Start RAW DATA
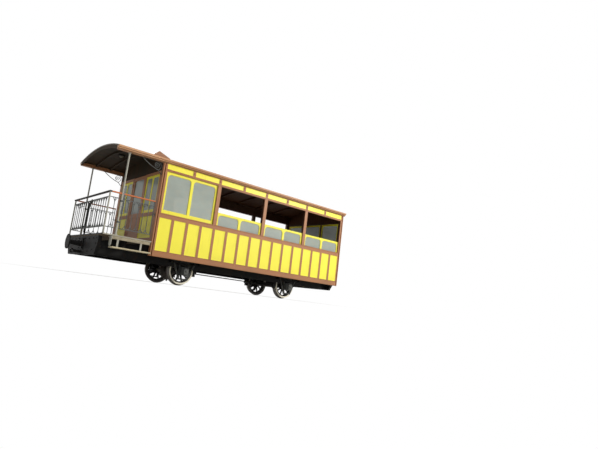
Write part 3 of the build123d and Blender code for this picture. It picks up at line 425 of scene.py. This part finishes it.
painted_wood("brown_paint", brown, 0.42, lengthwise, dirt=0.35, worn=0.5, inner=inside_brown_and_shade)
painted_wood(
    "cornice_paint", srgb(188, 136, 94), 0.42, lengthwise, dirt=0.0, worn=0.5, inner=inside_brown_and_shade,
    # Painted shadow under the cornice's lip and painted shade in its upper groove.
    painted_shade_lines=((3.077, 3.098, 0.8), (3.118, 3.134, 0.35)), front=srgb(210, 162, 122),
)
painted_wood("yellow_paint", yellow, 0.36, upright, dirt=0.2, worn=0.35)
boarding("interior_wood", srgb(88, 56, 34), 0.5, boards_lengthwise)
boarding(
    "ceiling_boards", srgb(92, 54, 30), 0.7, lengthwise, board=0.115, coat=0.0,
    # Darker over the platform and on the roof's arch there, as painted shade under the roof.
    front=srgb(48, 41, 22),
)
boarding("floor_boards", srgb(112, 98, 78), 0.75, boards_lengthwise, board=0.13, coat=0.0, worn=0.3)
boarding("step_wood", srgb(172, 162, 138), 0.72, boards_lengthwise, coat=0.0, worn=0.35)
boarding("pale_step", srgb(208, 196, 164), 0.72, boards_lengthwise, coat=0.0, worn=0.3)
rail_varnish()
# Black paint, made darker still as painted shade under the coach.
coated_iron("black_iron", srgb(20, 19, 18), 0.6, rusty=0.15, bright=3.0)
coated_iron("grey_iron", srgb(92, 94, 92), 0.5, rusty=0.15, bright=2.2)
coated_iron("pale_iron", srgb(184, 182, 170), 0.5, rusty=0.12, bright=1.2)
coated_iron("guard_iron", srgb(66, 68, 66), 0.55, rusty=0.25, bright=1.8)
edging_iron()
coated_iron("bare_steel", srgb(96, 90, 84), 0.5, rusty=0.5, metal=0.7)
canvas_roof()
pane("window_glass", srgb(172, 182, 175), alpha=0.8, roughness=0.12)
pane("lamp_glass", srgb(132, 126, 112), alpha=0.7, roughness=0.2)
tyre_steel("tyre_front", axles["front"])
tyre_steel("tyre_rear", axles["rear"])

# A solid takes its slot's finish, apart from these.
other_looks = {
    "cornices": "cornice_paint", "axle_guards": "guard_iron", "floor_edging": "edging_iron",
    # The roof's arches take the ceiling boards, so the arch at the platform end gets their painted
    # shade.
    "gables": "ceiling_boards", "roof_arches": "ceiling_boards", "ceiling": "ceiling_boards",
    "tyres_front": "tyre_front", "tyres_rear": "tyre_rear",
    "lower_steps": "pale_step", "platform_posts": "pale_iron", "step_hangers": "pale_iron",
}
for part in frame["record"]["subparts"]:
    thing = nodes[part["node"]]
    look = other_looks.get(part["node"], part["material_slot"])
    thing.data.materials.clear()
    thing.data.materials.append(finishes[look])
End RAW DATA
Start RAW DATA
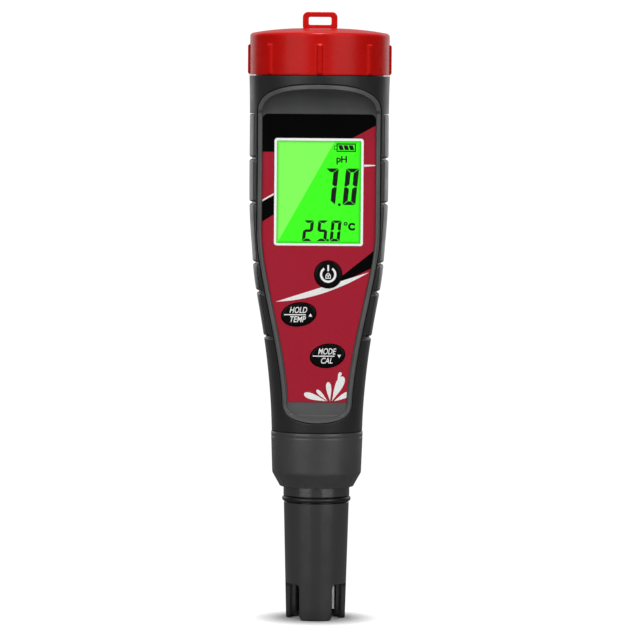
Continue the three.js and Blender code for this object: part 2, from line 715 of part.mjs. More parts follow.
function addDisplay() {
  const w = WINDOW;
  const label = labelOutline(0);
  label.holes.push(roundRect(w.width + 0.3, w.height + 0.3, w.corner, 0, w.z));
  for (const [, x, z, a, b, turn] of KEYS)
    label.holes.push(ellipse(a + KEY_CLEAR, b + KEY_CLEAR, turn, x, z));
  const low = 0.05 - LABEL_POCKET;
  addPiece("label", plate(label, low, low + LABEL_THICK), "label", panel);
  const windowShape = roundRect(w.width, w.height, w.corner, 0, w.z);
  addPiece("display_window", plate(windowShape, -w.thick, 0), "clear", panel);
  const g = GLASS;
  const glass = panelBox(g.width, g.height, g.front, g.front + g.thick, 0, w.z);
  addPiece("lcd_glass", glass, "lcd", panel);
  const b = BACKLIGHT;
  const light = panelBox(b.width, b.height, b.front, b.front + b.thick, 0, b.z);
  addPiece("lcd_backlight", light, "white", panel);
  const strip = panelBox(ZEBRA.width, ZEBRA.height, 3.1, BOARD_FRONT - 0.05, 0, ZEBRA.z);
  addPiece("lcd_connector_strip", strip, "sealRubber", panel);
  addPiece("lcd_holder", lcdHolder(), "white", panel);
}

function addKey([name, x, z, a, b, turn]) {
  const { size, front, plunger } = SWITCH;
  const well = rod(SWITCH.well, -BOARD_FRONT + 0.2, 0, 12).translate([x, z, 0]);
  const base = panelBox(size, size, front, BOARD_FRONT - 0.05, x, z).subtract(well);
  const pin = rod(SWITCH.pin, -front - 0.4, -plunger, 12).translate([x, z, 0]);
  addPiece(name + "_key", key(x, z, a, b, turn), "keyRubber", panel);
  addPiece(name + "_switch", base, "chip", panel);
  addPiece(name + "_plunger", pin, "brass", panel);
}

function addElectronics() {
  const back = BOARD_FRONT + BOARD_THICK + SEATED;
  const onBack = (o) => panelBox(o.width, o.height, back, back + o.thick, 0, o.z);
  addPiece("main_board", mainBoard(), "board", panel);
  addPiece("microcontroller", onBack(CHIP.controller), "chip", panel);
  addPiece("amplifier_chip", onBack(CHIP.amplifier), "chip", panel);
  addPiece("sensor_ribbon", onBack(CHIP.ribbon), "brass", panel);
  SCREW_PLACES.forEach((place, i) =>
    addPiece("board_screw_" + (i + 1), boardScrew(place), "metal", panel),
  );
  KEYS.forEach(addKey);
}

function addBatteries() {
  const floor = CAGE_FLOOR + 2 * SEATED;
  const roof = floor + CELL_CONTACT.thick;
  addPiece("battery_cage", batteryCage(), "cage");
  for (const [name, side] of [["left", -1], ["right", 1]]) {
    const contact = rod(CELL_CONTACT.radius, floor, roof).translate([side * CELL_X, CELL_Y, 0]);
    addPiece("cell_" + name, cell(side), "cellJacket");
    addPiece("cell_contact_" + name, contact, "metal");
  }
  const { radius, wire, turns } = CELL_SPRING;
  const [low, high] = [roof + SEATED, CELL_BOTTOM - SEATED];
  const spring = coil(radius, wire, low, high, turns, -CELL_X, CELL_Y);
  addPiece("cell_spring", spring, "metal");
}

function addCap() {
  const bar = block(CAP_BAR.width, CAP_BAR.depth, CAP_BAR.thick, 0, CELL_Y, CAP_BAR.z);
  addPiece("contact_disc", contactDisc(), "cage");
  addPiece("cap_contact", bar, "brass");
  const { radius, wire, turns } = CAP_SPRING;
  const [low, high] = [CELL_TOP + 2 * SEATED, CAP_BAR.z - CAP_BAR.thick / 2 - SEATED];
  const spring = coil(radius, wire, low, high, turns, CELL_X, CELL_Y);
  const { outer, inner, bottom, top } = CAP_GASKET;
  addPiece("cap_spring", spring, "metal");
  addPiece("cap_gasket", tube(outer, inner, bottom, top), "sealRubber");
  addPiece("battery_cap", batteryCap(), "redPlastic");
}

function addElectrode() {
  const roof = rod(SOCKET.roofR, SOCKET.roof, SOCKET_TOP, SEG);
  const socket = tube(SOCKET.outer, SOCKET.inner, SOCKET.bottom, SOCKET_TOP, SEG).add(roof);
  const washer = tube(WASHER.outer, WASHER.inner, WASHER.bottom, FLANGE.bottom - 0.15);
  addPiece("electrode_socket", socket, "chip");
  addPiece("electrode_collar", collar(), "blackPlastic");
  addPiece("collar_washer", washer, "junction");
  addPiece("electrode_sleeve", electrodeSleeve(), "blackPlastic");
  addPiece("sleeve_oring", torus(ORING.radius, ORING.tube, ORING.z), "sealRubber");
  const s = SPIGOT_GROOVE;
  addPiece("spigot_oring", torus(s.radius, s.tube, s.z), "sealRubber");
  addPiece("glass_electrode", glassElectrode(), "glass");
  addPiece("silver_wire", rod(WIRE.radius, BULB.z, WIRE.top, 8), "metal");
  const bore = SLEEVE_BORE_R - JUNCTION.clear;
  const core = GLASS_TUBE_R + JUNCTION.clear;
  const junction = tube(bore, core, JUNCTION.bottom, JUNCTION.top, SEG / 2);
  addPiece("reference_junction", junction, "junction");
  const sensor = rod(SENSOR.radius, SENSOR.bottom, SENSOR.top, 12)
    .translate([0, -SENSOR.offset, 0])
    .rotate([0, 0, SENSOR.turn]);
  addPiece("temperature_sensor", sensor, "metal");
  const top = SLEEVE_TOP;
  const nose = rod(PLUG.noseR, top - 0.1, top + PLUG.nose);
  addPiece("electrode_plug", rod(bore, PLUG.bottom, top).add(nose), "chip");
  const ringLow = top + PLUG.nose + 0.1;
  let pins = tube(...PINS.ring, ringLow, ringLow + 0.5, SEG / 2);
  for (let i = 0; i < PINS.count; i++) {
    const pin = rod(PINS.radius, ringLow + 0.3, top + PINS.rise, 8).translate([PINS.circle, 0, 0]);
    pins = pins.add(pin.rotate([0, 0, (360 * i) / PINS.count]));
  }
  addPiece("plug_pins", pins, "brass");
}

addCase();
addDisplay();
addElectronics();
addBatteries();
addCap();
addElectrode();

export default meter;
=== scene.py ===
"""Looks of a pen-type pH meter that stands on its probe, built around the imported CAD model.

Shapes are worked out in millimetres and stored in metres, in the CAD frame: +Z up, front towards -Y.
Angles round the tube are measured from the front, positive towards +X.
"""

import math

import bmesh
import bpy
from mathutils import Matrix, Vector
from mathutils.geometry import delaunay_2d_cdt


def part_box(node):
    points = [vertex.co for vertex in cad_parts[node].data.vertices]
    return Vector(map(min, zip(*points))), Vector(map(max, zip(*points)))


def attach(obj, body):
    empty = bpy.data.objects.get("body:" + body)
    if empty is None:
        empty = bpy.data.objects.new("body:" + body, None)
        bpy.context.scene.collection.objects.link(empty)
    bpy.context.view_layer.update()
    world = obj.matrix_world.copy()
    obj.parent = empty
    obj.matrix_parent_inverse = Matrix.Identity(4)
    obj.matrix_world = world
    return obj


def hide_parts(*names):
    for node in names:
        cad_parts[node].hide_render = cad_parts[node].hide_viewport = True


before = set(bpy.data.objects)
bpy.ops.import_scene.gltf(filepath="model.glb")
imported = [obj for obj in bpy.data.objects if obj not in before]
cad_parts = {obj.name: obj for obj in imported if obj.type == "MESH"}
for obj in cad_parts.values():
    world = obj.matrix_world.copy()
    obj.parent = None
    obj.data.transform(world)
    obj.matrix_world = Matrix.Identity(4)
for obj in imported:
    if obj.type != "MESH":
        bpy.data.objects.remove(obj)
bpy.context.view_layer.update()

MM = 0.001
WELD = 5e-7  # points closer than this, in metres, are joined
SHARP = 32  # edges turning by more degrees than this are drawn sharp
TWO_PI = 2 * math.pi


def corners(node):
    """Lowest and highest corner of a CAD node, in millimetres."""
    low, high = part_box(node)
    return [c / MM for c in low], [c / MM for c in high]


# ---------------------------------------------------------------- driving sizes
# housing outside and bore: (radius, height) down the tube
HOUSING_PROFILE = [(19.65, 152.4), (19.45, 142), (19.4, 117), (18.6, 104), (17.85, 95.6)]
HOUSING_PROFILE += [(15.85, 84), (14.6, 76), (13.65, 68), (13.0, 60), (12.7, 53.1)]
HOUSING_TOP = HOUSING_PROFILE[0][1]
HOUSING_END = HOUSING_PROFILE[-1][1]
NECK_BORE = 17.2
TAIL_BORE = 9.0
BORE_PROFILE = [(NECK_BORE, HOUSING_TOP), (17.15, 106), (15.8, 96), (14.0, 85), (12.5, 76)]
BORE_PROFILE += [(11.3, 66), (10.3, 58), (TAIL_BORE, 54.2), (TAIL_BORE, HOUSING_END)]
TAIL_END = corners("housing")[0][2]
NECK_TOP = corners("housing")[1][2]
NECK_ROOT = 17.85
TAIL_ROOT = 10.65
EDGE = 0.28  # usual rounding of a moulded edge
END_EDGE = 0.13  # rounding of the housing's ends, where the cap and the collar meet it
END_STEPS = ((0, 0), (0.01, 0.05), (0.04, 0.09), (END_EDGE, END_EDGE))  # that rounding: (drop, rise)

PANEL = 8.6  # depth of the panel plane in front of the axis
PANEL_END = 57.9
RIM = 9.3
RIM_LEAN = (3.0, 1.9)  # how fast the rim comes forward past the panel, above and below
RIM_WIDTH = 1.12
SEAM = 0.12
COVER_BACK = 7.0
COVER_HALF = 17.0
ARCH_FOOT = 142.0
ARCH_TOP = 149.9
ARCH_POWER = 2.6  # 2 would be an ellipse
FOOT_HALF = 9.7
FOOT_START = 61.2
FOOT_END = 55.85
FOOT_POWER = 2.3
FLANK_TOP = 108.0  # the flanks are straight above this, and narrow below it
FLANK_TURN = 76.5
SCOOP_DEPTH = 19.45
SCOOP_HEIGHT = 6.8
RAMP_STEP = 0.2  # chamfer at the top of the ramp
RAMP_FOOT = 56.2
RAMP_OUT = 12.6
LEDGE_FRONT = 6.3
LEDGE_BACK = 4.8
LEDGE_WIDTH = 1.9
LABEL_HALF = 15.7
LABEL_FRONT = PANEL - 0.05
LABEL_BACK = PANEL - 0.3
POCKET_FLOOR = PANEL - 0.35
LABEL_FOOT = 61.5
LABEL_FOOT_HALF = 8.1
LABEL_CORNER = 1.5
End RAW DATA
# [SHORT EXERCISE]
Each line from the line with "in imported if" to the line with "return [c /" is to be echoed exactly; both boundary lines are included, and nothing else is to be output.

# [RESULT]
cad_parts = {obj.name: obj for obj in imported if obj.type == "MESH"}
for obj in cad_parts.values():
    world = obj.matrix_world.copy()
    obj.parent = None
    obj.data.transform(world)
    obj.matrix_world = Matrix.Identity(4)
for obj in imported:
    if obj.type != "MESH":
        bpy.data.objects.remove(obj)
bpy.context.view_layer.update()

MM = 0.001
WELD = 5e-7  # points closer than this, in metres, are joined
SHARP = 32  # edges turning by more degrees than this are drawn sharp
TWO_PI = 2 * math.pi


def corners(node):
    """Lowest and highest corner of a CAD node, in millimetres."""
    low, high = part_box(node)
    return [c / MM for c in low], [c / MM for c in high]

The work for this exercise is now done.